Before requesting human approval, verify:

  • [ ] Primary source text accurately fetched (Hebrew + English)
  • [ ] All TIER 1 commentaries fetched and classified
  • [ ] Derivation chain reaches authoritative source (Torah or explicit rabbinic)
  • [ ] All machloket identified with both positions documented
  • [ ] No unresolved blocking dependencies on other seifim
  • [ ] Questions formulated for any ambiguities
  • [ ] All four artifacts generated

Session State Update

After completing corpus preparation:

current_phase: corpus-prep
target_seif: "YD:87:1"
checkpoints:
  corpus-prep:
    status: pending_review
    artifacts:
      - .mistaber-artifacts/corpus-report-YD-87-1.md
      - .mistaber-artifacts/corpus-sources-YD-87-1.yaml
      - .mistaber-artifacts/corpus-chain-YD-87-1.mermaid
      - .mistaber-artifacts/corpus-questions-YD-87-1.yaml
    complexity_score: 6
    questions_count: 3

Troubleshooting

"Reference not found in Sefaria"

The reference format may be incorrect.

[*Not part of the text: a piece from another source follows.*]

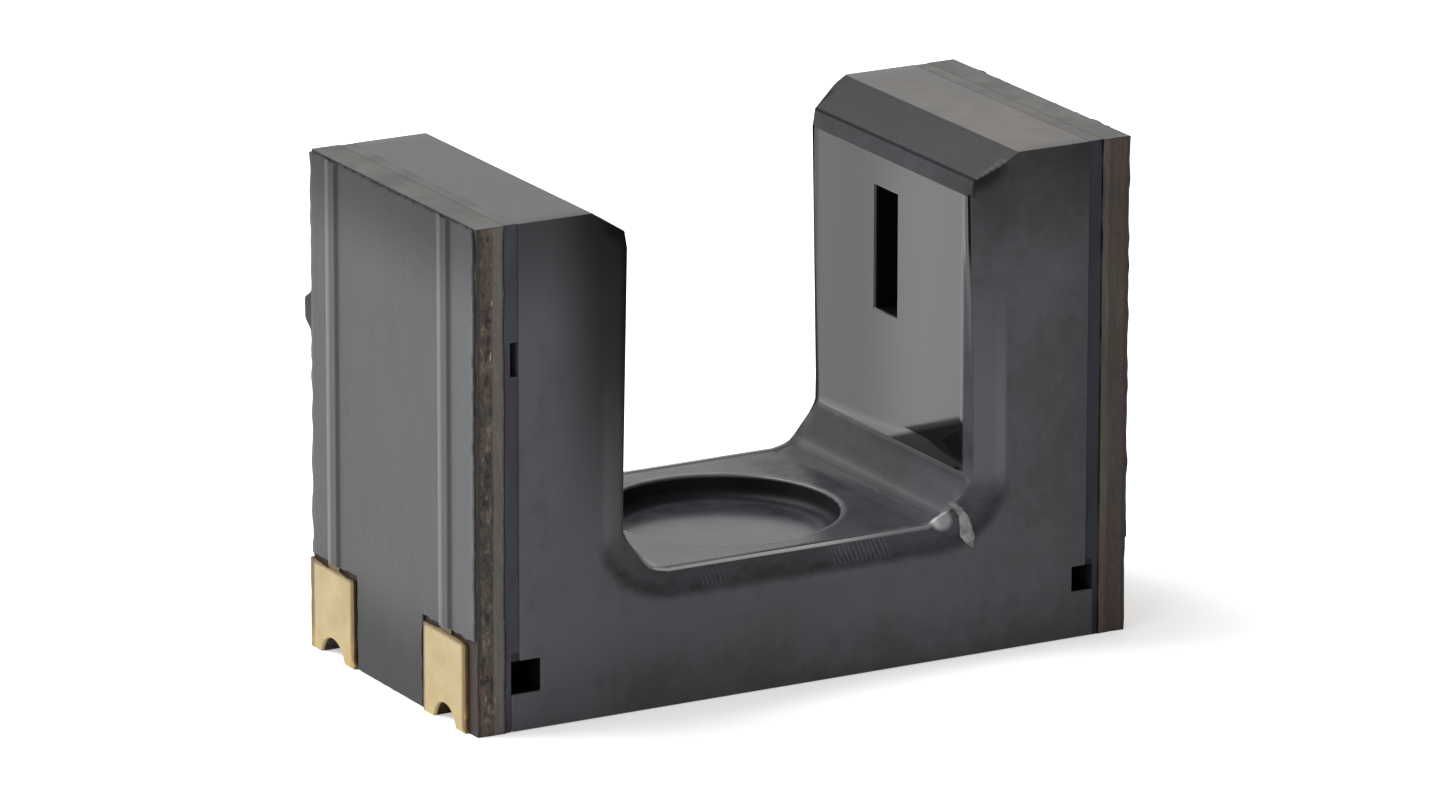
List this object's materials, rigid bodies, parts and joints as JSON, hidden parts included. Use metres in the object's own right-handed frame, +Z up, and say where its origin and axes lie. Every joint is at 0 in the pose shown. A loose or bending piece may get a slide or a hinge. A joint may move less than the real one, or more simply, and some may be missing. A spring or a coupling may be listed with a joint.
{
  "type": "slotted optical switch",
  "caption": "Surface mount slotted optical switch: a moulded U case with a light slit in each arm and an end board with gold half-hole terminals on each side.",
  "frame": {"origin": "centre of the case's flat underside, on the surface that the switch is soldered to", "axes": "+X across the slot, from the emitter arm to the detector arm; +Y from the front face to the back face, the way that a flag passes through; +Z up"},
  "size_m": [0.0058, 0.0029, 0.004],
  "materials": {
    "case_black": "fine moulded satin",
    "glass_epoxy": "rough sawn edge with glass fibres",
    "solder_mask": "satin coating",
    "gold": "satin gold plating",
    "bond_film": "matt",
    "silver_paste": "silver filled paste",
    "emitter_crystal": "polished crystal",
    "detector_silicon": "polished silicon",
    "dark_resin": "dark resin that passes infrared"
  },
  "bodies": {
    "root": {"case": "case_black", "emitter_board": "glass_epoxy", "detector_board": "glass_epoxy", "emitter_mask": "solder_mask", "detector_mask": "solder_mask", "emitter_terminal_front": "gold", "emitter_terminal_rear": "gold", "detector_terminal_front": "gold", "detector_terminal_rear": "gold", "emitter_bond_film": "bond_film", "detector_bond_film": "bond_film", "emitter_die_land": "gold", "emitter_wire_land": "gold", "detector_die_land": "gold", "detector_wire_land": "gold", "emitter_paste": "silver_paste", "detector_paste": "silver_paste", "emitter_chip": "emitter_crystal", "detector_chip": "detector_silicon", "emitter_wire": "gold", "detector_wire": "gold", "emitter_resin": "dark_resin", "detector_resin": "dark_resin"}
  },
  "joints": []
}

Try:

  1. Use full reference: "Shulchan Arukh, Yoreh De'ah 87:1" not "YD 87:1"
  2. Check spelling of siman name
  3. Use clarify_name_argument() to find correct format

"Cannot fetch commentary"

Some commentaries have limited coverage in Sefaria:

  1. Check if the commentary exists for this seif
  2. Try alternative commentary in same tier
  3. Note as "requires manual research" in questions

"Derivation chain incomplete"

Not all sources are linked in Sefaria:

  1. Document the gap in the report
  2. Add manual research note
  3. Proceed with available chain
  4. Human reviewer can provide missing links

"Too many machloket identified"

If the skill identifies 5+ machloket, the seif may be too complex:

  1. Consider breaking into smaller units
  2. Focus on primary machloket first
  3. Create follow-up tasks for secondary disputes

Best Practices

  1. Verify Hebrew text carefully - Translation errors can propagate through the entire encoding
  2. Read TIER 1 commentaries fully - Even sections that seem unrelated may affect encoding
  3. Document uncertainty - Better to flag questions than assume incorrectly
  4. Check cross-references - A seif may depend on rulings from another siman
  5. Score conservatively - Underestimate complexity leads to surprise difficulties

Next Phase

After Checkpoint 1 approval, proceed to HLL Encoding.